Recorded information -

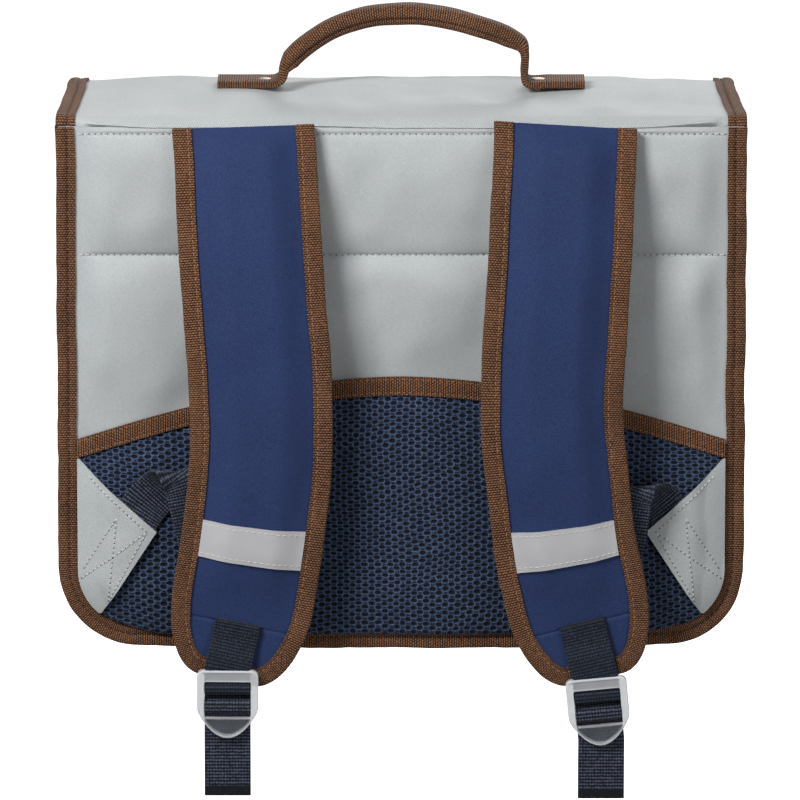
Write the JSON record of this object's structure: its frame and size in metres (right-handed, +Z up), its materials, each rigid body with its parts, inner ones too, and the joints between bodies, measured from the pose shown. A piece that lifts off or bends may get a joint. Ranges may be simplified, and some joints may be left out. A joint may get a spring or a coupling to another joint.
{
  "type": "school satchel",
  "caption": "Boxy cloth school satchel with padded shoulder straps, a quilted back with a lumbar mesh pad, a closed flap and a carry handle.",
  "frame": {"origin": "under the middle of the carry handle's grip, where a hand, hook or peg holds the hanging bag", "axes": "+Z up, -Y the side that lies on the wearer's back, +X to the right as that side is looked at"},
  "size_m": [0.38, 0.2087, 0.4281],
  "materials": {
    "cloth": "woven cool grey cloth",
    "padding": "woven blue cloth over foam",
    "mesh": "navy spacer mesh",
    "tape": "ribbed brown tape",
    "webbing": "ribbed dark navy webbing",
    "reflective": "silver reflective cloth",
    "plastic": "frosted, half clear",
    "metal": "satin"
  },
  "bodies": {
    "root": {"back_panel": "cloth", "gusset": "cloth", "front_panel": "cloth", "flap": "cloth", "back_binding": "tape", "front_binding": "tape", "flap_binding": "tape", "lumbar_mesh_pad": "mesh", "lumbar_tape": "tape", "handle": "tape", "corner_patch_left": "cloth", "adjuster_web_left": "webbing", "shoulder_strap_left": "padding", "strap_binding_left": "tape", "reflective_strip_left": "reflective", "web_tab_left": "webbing", "buckle_left": "plastic", "rivet_left": "metal", "clasp_left": "metal", "corner_patch_right": "cloth", "adjuster_web_right": "webbing", "shoulder_strap_right": "padding", "strap_binding_right": "tape", "reflective_strip_right": "reflective", "web_tab_right": "webbing", "buckle_right": "plastic", "rivet_right": "metal", "clasp_right": "metal"}
  },
  "joints": []
}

Your objective - Print all of the data exactly as it was given.

Exercise answer -
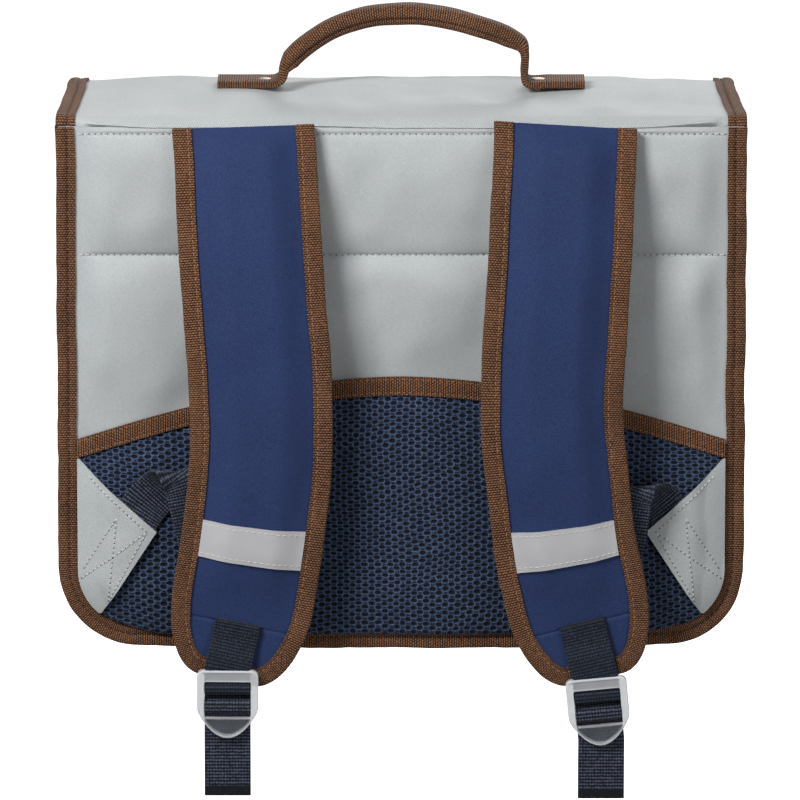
Write the JSON record of this object's structure: its frame and size in metres (right-handed, +Z up), its materials, each rigid body with its parts, inner ones too, and the joints between bodies, measured from the pose shown. A piece that lifts off or bends may get a joint. Ranges may be simplified, and some joints may be left out. A joint may get a spring or a coupling to another joint.
{
  "type": "school satchel",
  "caption": "Boxy cloth school satchel with padded shoulder straps, a quilted back with a lumbar mesh pad, a closed flap and a carry handle.",
  "frame": {"origin": "under the middle of the carry handle's grip, where a hand, hook or peg holds the hanging bag", "axes": "+Z up, -Y the side that lies on the wearer's back, +X to the right as that side is looked at"},
  "size_m": [0.38, 0.2087, 0.4281],
  "materials": {
    "cloth": "woven cool grey cloth",
    "padding": "woven blue cloth over foam",
    "mesh": "navy spacer mesh",
    "tape": "ribbed brown tape",
    "webbing": "ribbed dark navy webbing",
    "reflective": "silver reflective cloth",
    "plastic": "frosted, half clear",
    "metal": "satin"
  },
  "bodies": {
    "root": {"back_panel": "cloth", "gusset": "cloth", "front_panel": "cloth", "flap": "cloth", "back_binding": "tape", "front_binding": "tape", "flap_binding": "tape", "lumbar_mesh_pad": "mesh", "lumbar_tape": "tape", "handle": "tape", "corner_patch_left": "cloth", "adjuster_web_left": "webbing", "shoulder_strap_left": "padding", "strap_binding_left": "tape", "reflective_strip_left": "reflective", "web_tab_left": "webbing", "buckle_left": "plastic", "rivet_left": "metal", "clasp_left": "metal", "corner_patch_right": "cloth", "adjuster_web_right": "webbing", "shoulder_strap_right": "padding", "strap_binding_right": "tape", "reflective_strip_right": "reflective", "web_tab_right": "webbing", "buckle_right": "plastic", "rivet_right": "metal", "clasp_right": "metal"}
  },
  "joints": []
}